How does the Newton physics engine improve manipulation tasks? Newton is optimized for robotics and handles complex, frictional contact regimes efficiently. This enables stronger contact modeling, which is essential for dexterous manipulation tasks where a robotic hand must grasp, slide, or manipulate objects with realistic physical resistance.

What is tiled rendering and why is it important for vision-based RL? Tiled rendering consolidates the visual input from multiple simulated cameras into a single large image. This drastically reduces rendering time and computational overhead, allowing systems to train vision-based policies across thousands of parallel environments simultaneously without severe bottlenecks.

Conclusion

The transition toward GPU-accelerated simulation frameworks represents a fundamental requirement for the next generation of physical AI. As the industry moves beyond simple state-based tasks toward perception-driven humanoids and contact-rich manipulators, CPU-bound processing can no longer meet the massive data and rendering demands.

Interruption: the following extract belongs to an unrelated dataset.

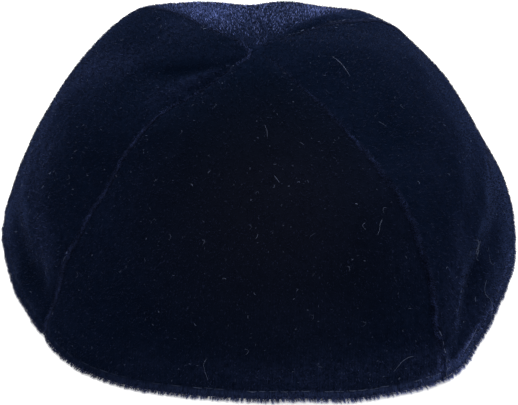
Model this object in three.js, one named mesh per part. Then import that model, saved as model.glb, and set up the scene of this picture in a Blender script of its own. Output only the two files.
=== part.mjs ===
import * as THREE from 'three';

/*
 * Velvet skullcap sewn from four gores, resting on its rim.
 * Millimetres, +Z up, the front gore faces -Y, and the origin is under the middle of the cap.
 *
 * A point of the cap is given by its azimuth (0 at the front, growing towards +X) and its climb
 * (0 at the rim, 90 at the crown), both in degrees and seen from the middle of the rim.
 */

const CROWN_HEIGHT = 70.6;
const WALL = 2.0;
const HEM_WALL = 3.2;
const EDGE_ROUND = 0.7;
const SEAM_DIP = 0.5;
const SEAM_GAP = 0.3;

// The cap slumps towards the front, which carries its crown off the middle of the rim.
const CROWN_LEAN = { x: -0.6, y: -6.4 };

const CLIMB_OF_RADII = 18;
const HEM_CLIMB = 5.4;
const CLIMBS = [
  0, 0.9, 2.4, 3.9, HEM_CLIMB, 6.6, 9, 12, 15, 18, 22, 26, 30, 35, 40, 45, 50, 56, 62, 67, 72, 77, 82, 86,
];
const COLUMNS = 20;
const EDGE_COLUMN = 0.035;

// The seams, with the outer radius in millimetres at climbs of 0, 18, 36, 54 and 72.
const SEAMS = {
  front_right: { azimuth: 35.0, radii: [87.5, 90.9, 87.7, 77.6, 71.7] },
  back_right: { azimuth: 134.3, radii: [88.3, 85.2, 83.1, 76.1, 71.5] },
  back_left: { azimuth: 228.2, radii: [87.3, 82.9, 80.2, 78.3, 72.6] },
  front_left: { azimuth: 311.7, radii: [75.9, 79.8, 74.8, 74.6, 68.2] },
};

// The gores between the seams, with the same radii up the middle of each.
const GORES = [
  { name: 'front_panel', from: 'front_left', to: 'front_right', radii: [84.0, 82.0, 79.8, 77.1, 74.0] },
  { name: 'right_panel', from: 'front_right', to: 'back_right', radii: [85.8, 80.0, 78.9, 77.1, 74.1] },
  { name: 'back_panel', from: 'back_right', to: 'back_left', radii: [84.4, 83.3, 81.5, 76.7, 73.2] },
  { name: 'left_panel', from: 'back_left', to: 'front_left', radii: [86.7, 80.8, 78.8, 75.0, 72.7] },
];

// Swells and dents: the middle, how far it spreads along and across its length, the turn of that
// length from level (all in degrees), and how far it stands out in millimetres.
const FOLDS = [
  { azimuth: -39.8, climb: 0.2, along: 24.8, across: 10.2, turn: 0, swell: 11.9 },
  { azimuth: 33.6, climb: -0.6, along: 20.1, across: 9.3, turn: 0, swell: 6.2 },
  { azimuth: 39.9, climb: -1.8, along: 6.0, across: 9.0, turn: 0, swell: 1.2 },
  { azimuth: -48.3, climb: 0.0, along: 6.0, across: 6.0, turn: 0, swell: 1.0 },
  { azimuth: -38.0, climb: 0.0, along: 7.0, across: 7.0, turn: 0, swell: 0.3 },
  { azimuth: 35.0, climb: 0.0, along: 5.0, across: 5.0, turn: 0, swell: 0.4 },
  { azimuth: 46.0, climb: 0.0, along: 6.0, across: 6.0, turn: 0, swell: -0.5 },
  { azimuth: 84.7, climb: 24.3, along: 16.0, across: 5.0, turn: 0, swell: 0.7 },
  { azimuth: 95.0, climb: 18.0, along: 10.0, across: 7.0, turn: 0, swell: 0.6 },
  { azimuth: 102.9, climb: 5.0, along: 12.3, across: 7.5, turn: 0, swell: 2.4 },
  { azimuth: -90.1, climb: 23.3, along: 14.5, across: 3.0, turn: 0, swell: 0.6 },
  { azimuth: -95.0, climb: 16.0, along: 9.0, across: 8.0, turn: 0, swell: 0.4 },
  { azimuth: 141.8, climb: 48.6, along: 8.1, across: 18.3, turn: 0, swell: 1.9 },
  { azimuth: -129.0, climb: 50.7, along: 21.8, across: 18.6, turn: 0, swell: 4.4 },
  { azimuth: 184.9, climb: 47.9, along: 9.4, across: 12.6, turn: 0, swell: -2.1 },
  { azimuth: -70.0, climb: 71.0, along: 20.0, across: 5.0, turn: 35, swell: -1.5 },
  { azimuth: -60.0, climb: 64.0, along: 7.0, across: 12.0, turn: 0, swell: 0.8 },
  { azimuth: -64.0, climb: 17.0, along: 14.0, across: 3.5, turn: -3, swell: 1.6 },
  { azimuth: -51.5, climb: 12.0, along: 5.0, across: 2.5, turn: -50, swell: 1.0 },
  { azimuth: -66.0, climb: 8.0, along: 18.0, across: 4.5, turn: -2, swell: -2.4 },
  { azimuth: 40.5, climb: 12.0, along: 9.0, across: 2.5, turn: 55, swell: 1.4 },
  { azimuth: 58.0, climb: 21.5, along: 14.0, across: 3.0, turn: 5, swell: 1.2 },
  { azimuth: 48.0, climb: 11.0, along: 9.0, across: 3.5, turn: 30, swell: -2.0 },
  { azimuth: 64.0, climb: 13.0, along: 14.0, across: 4.0, turn: 0, swell: -2.2 },
];

const VELVET = { color: 0x10182c, roughness: 0.95, metalness: 0 };

const radians = THREE.MathUtils.degToRad;

// Outer radius up one seam or gore: a Catmull-Rom curve through its radii and the crown.
function radiusAt(radii, climb) {
  const knots = [2 * radii[0] - radii[1], ...radii, CROWN_HEIGHT, radii.at(-1)];
  const place = Math.min(climb / CLIMB_OF_RADII, radii.length - 1e-9);
  const span = Math.floor(place);
  const [a, b, c, d] = knots.slice(span, span + 4);
  const t = place - span;
  return b + 0.5 * t * (c - a + t * (2 * a - 5 * b + 4 * c - d + t * (3 * (b - c) + d - a)));
}

// How far the folds push the cloth out at one place.
function foldsAt(azimuth, climb) {
  let swell = 0;
  for (const fold of FOLDS) {
    const turn = radians(fold.turn);
    const level = THREE.MathUtils.euclideanModulo(azimuth - fold.azimuth + 180, 360) - 180;
    const rise = climb - fold.climb;
    const along = (level * Math.cos(turn) + rise * Math.sin(turn)) / fold.along;
    const across = (rise * Math.cos(turn) - level * Math.sin(turn)) / fold.across;
    swell += fold.swell * Math.exp(-along * along - across * across);
  }
  return swell;
}

// A gore's two edges and spread. Its place across runs from -1 at one seam to 1 at the next.
function spanOf(gore) {
  const from = SEAMS[gore.from];
  const to = SEAMS[gore.to];
  const spread = THREE.MathUtils.euclideanModulo(to.azimuth - from.azimuth, 360) / 2;
  return { from, to, spread, middle: from.azimuth + spread };
}

function outerRadius(gore, across, climb) {
  const { from, to, spread, middle } = spanOf(gore);
  const edges = [radiusAt(from.radii, climb), radiusAt(to.radii, climb)];
  const mean = (edges[0] + edges[1]) / 2;
  const centre = radiusAt(gore.radii, climb);
  const bulge = centre + ((edges[1] - edges[0]) / 2) * across + (mean - centre) * across * across;
  return bulge + foldsAt(middle + spread * across, climb);
}

function pointAt(gore, across, climb, depth) {
  const { spread, middle } = spanOf(gore);
  const radius = outerRadius(gore, across, climb) - depth;
  const azimuth = radians(middle + spread * across);
  const level = radius * Math.cos(radians(climb));
  const lean = Math.sin(radians(climb)) ** 2;
  const clear = SEAM_GAP / 2 / Math.sin(radians(spread));
  return [
    level * Math.sin(azimuth) + lean * CROWN_LEAN.x + clear * Math.sin(radians(middle)),
    -level * Math.cos(azimuth) + lean * CROWN_LEAN.y - clear * Math.cos(radians(middle)),
    radius * Math.sin(radians(climb)),
  ];
}

// Places across a gore, with a narrow column at each seam where the cloth dips into the stitches.
function columnsAcross() {
  const inner = 1 - EDGE_COLUMN;
  const middle = Array.from({ length: COLUMNS + 1 }, (_, i) => inner * ((2 * i) / COLUMNS - 1));
  return [-1, ...middle, 1];
}

// One gore as a closed wall: every column goes up its outer face and down its inner face, and the
// columns meet in one point at the crown on each face.
function goreGeometry(gore) {
  const columns = columnsAcross();
  const rows = CLIMBS.length;
  const positions = [];
  for (const across of columns) {
    const dip = Math.abs(across) === 1 ? SEAM_DIP : 0;
    for (const climb of CLIMBS) {
      const depth = climb === 0 ? EDGE_ROUND : dip;
      positions.push(...pointAt(gore, across, climb, depth));
    }
    for (const climb of CLIMBS) {
      const wall = climb <= HEM_CLIMB ? HEM_WALL : WALL;
      const depth = climb === 0 ? wall - EDGE_ROUND : wall;
      positions.push(...pointAt(gore, across, climb, depth));
    }
  }
  const outerTip = positions.length / 3;
  const innerTip = outerTip + 1;
  positions.push(...pointAt(gore, 0, 90, 0), ...pointAt(gore, 0, 90, WALL));

  const faces = [];
  const quad = (a, b, c, d) => faces.push(a, b, c, a, c, d);
  const outer = (column, row) => column * 2 * rows + row;
  const inner = (column, row) => outer(column, row) + rows;
  const last = columns.length - 1;
  for (let i = 0; i < last; i += 1) {
    for (let j = 0; j < rows - 1; j += 1) {
      quad(outer(i, j), outer(i + 1, j), outer(i + 1, j + 1), outer(i, j + 1));
      quad(inner(i, j), inner(i, j + 1), inner(i + 1, j + 1), inner(i + 1, j));
    }
    quad(inner(i, 0), inner(i + 1, 0), outer(i + 1, 0), outer(i, 0));
    faces.push(outer(i, rows - 1), outer(i + 1, rows - 1), outerTip);
    faces.push(inner(i + 1, rows - 1), inner(i, rows - 1), innerTip);
  }
  for (let j = 0; j < rows - 1; j += 1) {
    quad(outer(0, j), outer(0, j + 1), inner(0, j + 1), inner(0, j));
    quad(outer(last, j), inner(last, j), inner(last, j + 1), outer(last, j + 1));
  }
  quad(outer(0, rows - 1), outerTip, innerTip, inner(0, rows - 1));
  quad(outer(last, rows - 1), inner(last, rows - 1), innerTip, outerTip);

  const geometry = new THREE.BufferGeometry();
  geometry.setAttribute('position', new THREE.Float32BufferAttribute(positions, 3));
  geometry.setIndex(faces);
  geometry.computeVertexNormals();
  return geometry;
}

function buildCap() {
  const cap = new THREE.Group();
  cap.name = 'skullcap';
  for (const gore of GORES) {
    const mesh = new THREE.Mesh(goreGeometry(gore), new THREE.MeshStandardMaterial(VELVET));
    mesh.name = gore.name;
    cap.add(mesh);
  }
  const middle = new THREE.Box3().setFromObject(cap).getCenter(new THREE.Vector3());
  for (const mesh of cap.children) mesh.geometry.translate(-middle.x, -middle.y, 0);
  return cap;
}

export default buildCap();
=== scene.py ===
"""A navy velvet skullcap sewn from four gores, set down on its rim.

Every point of the cloth is found from three numbers: its place across a gore (-1 at one seam, 1 at
the next), its climb in degrees (0 at the rim, 90 at the crown) and its depth under the outer form.
The form is worked out in millimetres about the middle of the rim, and put into meshes in metres.
"""

import logging
import math
from dataclasses import dataclass, field
from enum import Enum
from functools import cache

import bpy
import numpy as np
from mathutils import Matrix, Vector


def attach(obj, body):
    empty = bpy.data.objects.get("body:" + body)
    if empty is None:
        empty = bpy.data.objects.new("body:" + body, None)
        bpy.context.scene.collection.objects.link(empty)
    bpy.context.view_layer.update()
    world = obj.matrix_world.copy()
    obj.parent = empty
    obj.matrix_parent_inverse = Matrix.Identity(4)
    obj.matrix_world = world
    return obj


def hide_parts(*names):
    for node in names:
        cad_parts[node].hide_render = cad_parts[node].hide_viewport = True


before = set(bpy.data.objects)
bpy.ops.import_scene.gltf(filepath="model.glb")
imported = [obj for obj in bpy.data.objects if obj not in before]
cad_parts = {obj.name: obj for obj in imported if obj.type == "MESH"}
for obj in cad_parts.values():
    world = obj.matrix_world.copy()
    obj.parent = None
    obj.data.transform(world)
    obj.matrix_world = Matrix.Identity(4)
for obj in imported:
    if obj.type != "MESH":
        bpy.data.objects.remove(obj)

logging.basicConfig(level=logging.INFO, format="%(message)s")
log = logging.getLogger("skullcap")

MM = 0.001
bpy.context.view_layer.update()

# Degrees of climb between the radii of a seam or gore, and the climbs at which the painted
# highlight on a seam's pile is given.
KNOT_CLIMB = 18.0
PALENESS_CLIMBS = (0.0, 30.0, 60.0, 90.0)

# The cap's usual radius in millimetres, for lengths along the cloth that need no more than that.
USUAL_RADIUS = 82.0


class Seam(Enum):
    """The four seams, in order of azimuth."""

    FRONT_RIGHT = 0
    BACK_RIGHT = 1
    BACK_LEFT = 2
    FRONT_LEFT = 3


@dataclass(frozen=True)
class SeamLine:
    """A seam: its azimuth in degrees, the outer radii up it and how far the cloth rolls into it, in
    millimetres, and how pale the pile squeezed up along it is painted, a painted highlight, at
    climbs of 0, 30, 60 and 90."""

    azimuth: float
    radii: tuple[float, ...]
    roll: float
    paleness_and_highlight: tuple[float, ...]


@dataclass(frozen=True)
class GoreCut:
    """One gore: its name, the node that it stands for, its seams, the radii up its middle in
    millimetres, and the flat size of its cut in metres."""

    name: str
    node: str
    first: Seam
    second: Seam
    radii: tuple[float, ...]
    flat_width: float
    flat_length: float

    def piece(self, kind: str) -> str:
        """The name of one of the pieces on this gore."""
        return self.name.replace("velvet", kind)


@dataclass(frozen=True)
class Spot:
    """A soft-edged oval on the cap: middle, half-spreads and turn in degrees, and its amount."""

    azimuth: float
    climb: float
    along: float
    across: float
    turn: float
    amount: float


@dataclass(frozen=True)
class Ripple:
    """A sine along the cloth: its amount, its rate in radians per millimetre, and its share of the
    phase that a set of ripples is given."""

    amount: float
    rate: float
    turn: float


@dataclass(frozen=True)
class Wave:
    """A sine through space: its amount, its rates in radians per millimetre and its phase."""

    amount: float
    rate_x: float
    rate_y: float
    rate_z: float
    phase: float


@dataclass(frozen=True)
class RimMark:
    """The rim at one azimuth in degrees: how much painted highlight its hem, fringe and stitches
    get, and how much of its length the fringe has there."""

    azimuth: float
    paleness_and_highlight: float
    length: float


@dataclass(frozen=True)
class ThreadRun:
    """A stretch of seam where the thread shows: from and to which climb in degrees, how much of it
    shows, and the shade of its dimmest stitch."""

    seam: Seam
    low: float
    high: float
    share: float
    dimmest: float


SEAMS: dict[Seam, SeamLine] = {
    Seam.FRONT_RIGHT: SeamLine(35.0, (87.5, 90.9, 87.7, 77.6, 71.7), 0.15, (2.3, 0.85, 0.95, 0.8)),
    Seam.BACK_RIGHT: SeamLine(134.3, (88.3, 85.2, 83.1, 76.1, 71.5), 0.35, (0.5, 0.45, 0.5, 0.5)),
    Seam.BACK_LEFT: SeamLine(228.2, (87.3, 82.9, 80.2, 78.3, 72.6), 0.35, (0.5, 0.45, 0.45, 0.4)),
    Seam.FRONT_LEFT: SeamLine(311.7, (75.9, 79.8, 74.8, 74.6, 68.2), 0.40, (1.2, 1.05, 1.2, 0.7)),
}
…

By combining massively parallel physics processing with photorealistic sensor simulation, researchers can successfully train complex policies in a fraction of the time. Technologies like tiled rendering and advanced contact modeling directly address the historical bottlenecks of scale and fidelity.

Adopting extensible, GPU-native frameworks equips engineering teams with the necessary infrastructure to manage large-scale policy evaluation. This approach systematically reduces the sim-to-real gap, allowing organizations to train intelligent autonomous machines efficiently and transition them from virtual environments directly into physical reality.